For as much as O’Brien is appreciated, there remains a healthy segment of fans who remain loyal to Paterno, who was fired days after Sandusky’s arrest in November 2011.
That’s evident amid the conversation over beers among fans at the hotel bar, and by a few ”409” bumper stickers in the hotel parking lot. That’s the number of victories Paterno had before the NCAA vacated 111 of wins as part of the sanctions.
For this segment of fans at the caravan, there’s an appreciation for both the job O’Brien did in 2012 and Paterno’s 46-year tenure.
At the four stops attended this year by The Associated Press, O’Brien has relayed to fans his promise to Paterno before his death in January 2012 at age 85 that he said would continue to highlight academics while trying to win on the field.
”We’re going to try to uphold that tradition here and we always will.

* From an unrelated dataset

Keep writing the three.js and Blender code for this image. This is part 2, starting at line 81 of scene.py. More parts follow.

We owe that to coach Paterno and I’ll try to do that as long as I’m the head football coach,” O’Brien said to an applauding crowd.
OFF TO DUBOIS
By the first stop of the last day of the caravan Thursday, O’Brien had ditched the tie.
”How many questions do you have left, really?” he asked jokingly of reporters, most of whom already had attended other caravan stops.

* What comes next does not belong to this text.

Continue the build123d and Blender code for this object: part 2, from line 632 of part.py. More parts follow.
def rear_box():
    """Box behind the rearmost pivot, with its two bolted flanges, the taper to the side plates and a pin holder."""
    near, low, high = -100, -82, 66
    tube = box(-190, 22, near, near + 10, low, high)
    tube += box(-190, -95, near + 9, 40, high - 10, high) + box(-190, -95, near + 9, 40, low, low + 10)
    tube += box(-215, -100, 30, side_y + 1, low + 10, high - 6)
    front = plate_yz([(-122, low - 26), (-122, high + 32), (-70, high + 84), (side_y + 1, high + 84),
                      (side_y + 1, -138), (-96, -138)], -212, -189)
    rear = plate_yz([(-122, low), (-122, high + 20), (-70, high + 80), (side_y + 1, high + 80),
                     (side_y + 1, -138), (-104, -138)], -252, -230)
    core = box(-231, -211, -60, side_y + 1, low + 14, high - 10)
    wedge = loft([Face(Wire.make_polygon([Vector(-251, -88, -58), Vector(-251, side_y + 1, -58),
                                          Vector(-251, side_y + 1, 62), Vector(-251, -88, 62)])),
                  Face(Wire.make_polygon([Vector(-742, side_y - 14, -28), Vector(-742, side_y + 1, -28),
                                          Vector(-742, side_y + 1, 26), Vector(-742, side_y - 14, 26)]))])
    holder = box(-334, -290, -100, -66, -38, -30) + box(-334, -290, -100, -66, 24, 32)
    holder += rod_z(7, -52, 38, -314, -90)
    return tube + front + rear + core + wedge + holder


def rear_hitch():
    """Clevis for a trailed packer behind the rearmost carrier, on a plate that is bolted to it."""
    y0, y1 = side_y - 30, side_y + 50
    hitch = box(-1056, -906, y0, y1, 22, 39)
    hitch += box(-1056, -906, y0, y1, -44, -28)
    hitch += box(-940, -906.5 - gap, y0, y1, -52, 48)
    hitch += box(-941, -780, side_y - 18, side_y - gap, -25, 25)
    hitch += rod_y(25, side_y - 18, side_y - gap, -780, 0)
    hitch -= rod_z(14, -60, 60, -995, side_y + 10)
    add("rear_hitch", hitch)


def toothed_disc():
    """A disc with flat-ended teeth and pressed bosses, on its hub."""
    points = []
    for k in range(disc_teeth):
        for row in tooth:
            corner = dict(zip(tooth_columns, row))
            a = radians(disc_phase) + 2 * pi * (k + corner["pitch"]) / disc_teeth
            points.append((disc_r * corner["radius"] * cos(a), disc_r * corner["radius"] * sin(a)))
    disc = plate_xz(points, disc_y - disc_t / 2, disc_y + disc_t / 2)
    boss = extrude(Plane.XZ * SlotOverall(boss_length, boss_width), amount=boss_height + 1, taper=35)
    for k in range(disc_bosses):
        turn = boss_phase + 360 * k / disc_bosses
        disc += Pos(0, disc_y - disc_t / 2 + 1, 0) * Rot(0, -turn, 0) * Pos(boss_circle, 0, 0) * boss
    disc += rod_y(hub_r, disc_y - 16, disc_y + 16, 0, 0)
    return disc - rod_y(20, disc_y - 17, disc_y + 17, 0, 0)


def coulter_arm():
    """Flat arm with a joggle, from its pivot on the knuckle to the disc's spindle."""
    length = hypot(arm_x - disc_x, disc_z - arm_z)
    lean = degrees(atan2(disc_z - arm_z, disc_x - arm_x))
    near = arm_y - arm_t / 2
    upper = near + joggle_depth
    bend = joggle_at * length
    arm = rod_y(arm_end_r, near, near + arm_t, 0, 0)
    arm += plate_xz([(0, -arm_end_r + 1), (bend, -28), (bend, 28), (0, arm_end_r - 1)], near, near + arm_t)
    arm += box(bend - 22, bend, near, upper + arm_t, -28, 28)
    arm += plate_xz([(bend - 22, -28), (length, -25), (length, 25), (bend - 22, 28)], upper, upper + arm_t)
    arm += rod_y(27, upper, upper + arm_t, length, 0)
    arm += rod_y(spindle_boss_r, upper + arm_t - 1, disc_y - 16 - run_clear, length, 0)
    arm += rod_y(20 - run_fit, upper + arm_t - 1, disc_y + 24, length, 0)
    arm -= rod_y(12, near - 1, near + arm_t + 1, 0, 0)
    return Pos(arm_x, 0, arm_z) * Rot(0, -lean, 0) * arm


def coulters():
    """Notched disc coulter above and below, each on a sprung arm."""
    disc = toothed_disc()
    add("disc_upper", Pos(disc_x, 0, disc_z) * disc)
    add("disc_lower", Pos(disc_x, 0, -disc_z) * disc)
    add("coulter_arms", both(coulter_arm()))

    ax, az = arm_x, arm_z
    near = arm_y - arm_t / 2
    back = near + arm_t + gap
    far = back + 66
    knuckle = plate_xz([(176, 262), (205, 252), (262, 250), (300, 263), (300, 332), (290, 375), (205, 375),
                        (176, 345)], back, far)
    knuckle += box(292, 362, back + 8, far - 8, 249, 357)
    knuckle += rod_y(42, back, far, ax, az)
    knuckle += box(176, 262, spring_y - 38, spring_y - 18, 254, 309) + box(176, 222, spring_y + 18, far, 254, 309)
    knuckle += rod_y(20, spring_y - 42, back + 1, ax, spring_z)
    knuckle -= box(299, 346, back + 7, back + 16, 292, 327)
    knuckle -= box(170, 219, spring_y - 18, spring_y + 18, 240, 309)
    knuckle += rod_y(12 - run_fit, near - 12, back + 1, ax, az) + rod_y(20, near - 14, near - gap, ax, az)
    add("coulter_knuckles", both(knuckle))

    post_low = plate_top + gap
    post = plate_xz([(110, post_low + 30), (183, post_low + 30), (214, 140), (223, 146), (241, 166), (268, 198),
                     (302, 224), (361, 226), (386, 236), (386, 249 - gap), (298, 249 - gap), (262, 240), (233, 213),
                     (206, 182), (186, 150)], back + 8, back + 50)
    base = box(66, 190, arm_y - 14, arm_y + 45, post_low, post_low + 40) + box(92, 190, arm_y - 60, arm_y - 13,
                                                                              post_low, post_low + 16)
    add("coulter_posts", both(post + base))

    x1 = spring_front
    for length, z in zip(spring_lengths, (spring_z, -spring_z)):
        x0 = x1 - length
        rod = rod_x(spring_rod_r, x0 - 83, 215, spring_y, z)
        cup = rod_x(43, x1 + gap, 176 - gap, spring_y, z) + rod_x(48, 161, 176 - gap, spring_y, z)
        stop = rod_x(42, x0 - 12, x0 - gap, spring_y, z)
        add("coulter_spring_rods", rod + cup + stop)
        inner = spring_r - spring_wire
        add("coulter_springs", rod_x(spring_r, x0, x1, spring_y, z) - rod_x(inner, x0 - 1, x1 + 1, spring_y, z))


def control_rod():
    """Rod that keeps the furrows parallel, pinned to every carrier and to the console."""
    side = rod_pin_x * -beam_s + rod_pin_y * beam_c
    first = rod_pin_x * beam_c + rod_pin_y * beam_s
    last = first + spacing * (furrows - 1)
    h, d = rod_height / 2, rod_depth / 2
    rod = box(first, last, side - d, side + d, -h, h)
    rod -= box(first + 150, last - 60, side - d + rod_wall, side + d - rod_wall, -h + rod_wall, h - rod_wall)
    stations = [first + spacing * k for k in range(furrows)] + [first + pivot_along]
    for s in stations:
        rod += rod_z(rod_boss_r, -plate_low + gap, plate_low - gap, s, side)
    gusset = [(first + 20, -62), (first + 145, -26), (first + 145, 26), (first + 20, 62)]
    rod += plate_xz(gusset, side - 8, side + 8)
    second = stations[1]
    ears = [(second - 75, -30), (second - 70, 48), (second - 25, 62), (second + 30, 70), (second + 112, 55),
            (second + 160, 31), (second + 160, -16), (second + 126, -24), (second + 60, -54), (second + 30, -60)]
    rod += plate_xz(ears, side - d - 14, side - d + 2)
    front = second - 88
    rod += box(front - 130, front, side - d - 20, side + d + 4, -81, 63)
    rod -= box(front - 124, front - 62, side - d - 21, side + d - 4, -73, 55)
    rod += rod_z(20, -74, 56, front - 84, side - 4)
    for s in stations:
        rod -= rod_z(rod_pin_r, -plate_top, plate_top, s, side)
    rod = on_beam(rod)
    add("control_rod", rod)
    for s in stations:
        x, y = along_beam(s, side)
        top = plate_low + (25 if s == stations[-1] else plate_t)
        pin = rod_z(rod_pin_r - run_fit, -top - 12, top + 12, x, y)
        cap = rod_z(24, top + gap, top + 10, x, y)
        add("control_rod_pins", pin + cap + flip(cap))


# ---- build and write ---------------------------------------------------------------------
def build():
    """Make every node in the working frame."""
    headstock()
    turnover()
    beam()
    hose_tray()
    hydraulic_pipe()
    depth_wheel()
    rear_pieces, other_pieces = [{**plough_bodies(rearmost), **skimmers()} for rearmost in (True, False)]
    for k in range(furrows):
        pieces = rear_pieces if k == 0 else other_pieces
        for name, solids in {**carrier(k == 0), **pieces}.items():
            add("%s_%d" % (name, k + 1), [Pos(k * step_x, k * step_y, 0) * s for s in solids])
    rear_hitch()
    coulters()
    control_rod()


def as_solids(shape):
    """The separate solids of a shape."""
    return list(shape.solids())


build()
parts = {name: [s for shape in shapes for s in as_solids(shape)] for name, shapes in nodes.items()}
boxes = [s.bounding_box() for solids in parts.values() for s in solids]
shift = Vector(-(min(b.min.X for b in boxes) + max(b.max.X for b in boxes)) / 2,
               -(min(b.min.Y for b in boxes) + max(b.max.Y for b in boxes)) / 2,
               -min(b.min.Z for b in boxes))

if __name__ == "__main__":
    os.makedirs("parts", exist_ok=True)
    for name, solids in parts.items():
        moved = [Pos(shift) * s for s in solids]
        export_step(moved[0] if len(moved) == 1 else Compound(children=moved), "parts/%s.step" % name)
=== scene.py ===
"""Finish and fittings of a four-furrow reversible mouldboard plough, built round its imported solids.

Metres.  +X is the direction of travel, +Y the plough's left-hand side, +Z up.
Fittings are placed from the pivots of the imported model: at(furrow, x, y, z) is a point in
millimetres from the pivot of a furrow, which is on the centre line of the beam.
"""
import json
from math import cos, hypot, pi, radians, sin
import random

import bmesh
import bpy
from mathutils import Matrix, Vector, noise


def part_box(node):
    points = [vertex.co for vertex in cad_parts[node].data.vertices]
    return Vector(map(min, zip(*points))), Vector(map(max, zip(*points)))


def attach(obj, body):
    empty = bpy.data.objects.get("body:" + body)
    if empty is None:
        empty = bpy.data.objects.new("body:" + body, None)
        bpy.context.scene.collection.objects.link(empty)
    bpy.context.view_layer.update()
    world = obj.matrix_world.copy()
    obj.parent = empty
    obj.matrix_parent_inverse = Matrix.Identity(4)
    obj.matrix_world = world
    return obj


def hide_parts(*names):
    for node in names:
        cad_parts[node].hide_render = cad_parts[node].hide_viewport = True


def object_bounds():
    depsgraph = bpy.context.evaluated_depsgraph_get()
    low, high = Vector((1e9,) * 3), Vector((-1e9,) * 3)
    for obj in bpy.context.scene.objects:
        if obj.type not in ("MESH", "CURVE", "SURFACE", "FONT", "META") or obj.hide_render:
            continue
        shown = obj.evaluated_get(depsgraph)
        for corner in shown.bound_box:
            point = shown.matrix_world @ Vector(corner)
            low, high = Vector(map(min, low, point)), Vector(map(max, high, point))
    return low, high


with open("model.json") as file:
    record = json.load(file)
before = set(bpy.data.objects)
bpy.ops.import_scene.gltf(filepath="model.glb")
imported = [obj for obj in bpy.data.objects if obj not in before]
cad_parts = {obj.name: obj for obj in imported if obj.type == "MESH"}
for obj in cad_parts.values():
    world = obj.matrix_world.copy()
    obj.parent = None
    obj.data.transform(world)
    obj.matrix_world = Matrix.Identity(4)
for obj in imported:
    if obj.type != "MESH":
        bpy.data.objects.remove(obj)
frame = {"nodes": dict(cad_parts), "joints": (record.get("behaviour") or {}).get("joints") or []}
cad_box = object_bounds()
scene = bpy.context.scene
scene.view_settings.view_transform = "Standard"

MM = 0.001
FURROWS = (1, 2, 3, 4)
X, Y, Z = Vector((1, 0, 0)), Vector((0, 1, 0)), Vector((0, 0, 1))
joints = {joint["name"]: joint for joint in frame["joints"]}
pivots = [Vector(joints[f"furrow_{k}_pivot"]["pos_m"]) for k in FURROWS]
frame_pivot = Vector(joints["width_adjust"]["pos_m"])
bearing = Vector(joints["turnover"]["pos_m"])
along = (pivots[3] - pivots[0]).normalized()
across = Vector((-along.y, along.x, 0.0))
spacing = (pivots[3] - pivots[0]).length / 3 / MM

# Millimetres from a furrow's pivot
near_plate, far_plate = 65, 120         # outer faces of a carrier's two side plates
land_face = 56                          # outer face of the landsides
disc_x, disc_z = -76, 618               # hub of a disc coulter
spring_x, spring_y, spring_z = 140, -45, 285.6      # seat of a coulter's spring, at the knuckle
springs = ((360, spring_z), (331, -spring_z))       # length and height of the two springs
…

By now, the questions about the open quarterback job have disappeared, both from media and fans.
Yes, Penn State is considering a trip to Ireland to play a game, though plans aren’t final yet.
”Oh for God’s sake, I can’t give you an update on that,” O’Brien told fans in his best rendition of an Irish brogue.
No, he didn’t mistakenly curse in a post-game television interview following the emotional 24-21 win in overtime over Wisconsin to finish the 2012 season.
He said ”fighters.” Really.
”It was a very windy night,” he said, motioning with his hand. ”Wind causes problems with the microphone.”
There was another appreciative helping of applause for O’Brien, Pavlik and men’s hockey coach Guy Gadowsky, the newcomer on this caravan leg. O’Brien shook a few more hands and posed for a few more pictures while leaning down from the stage before exiting to his left.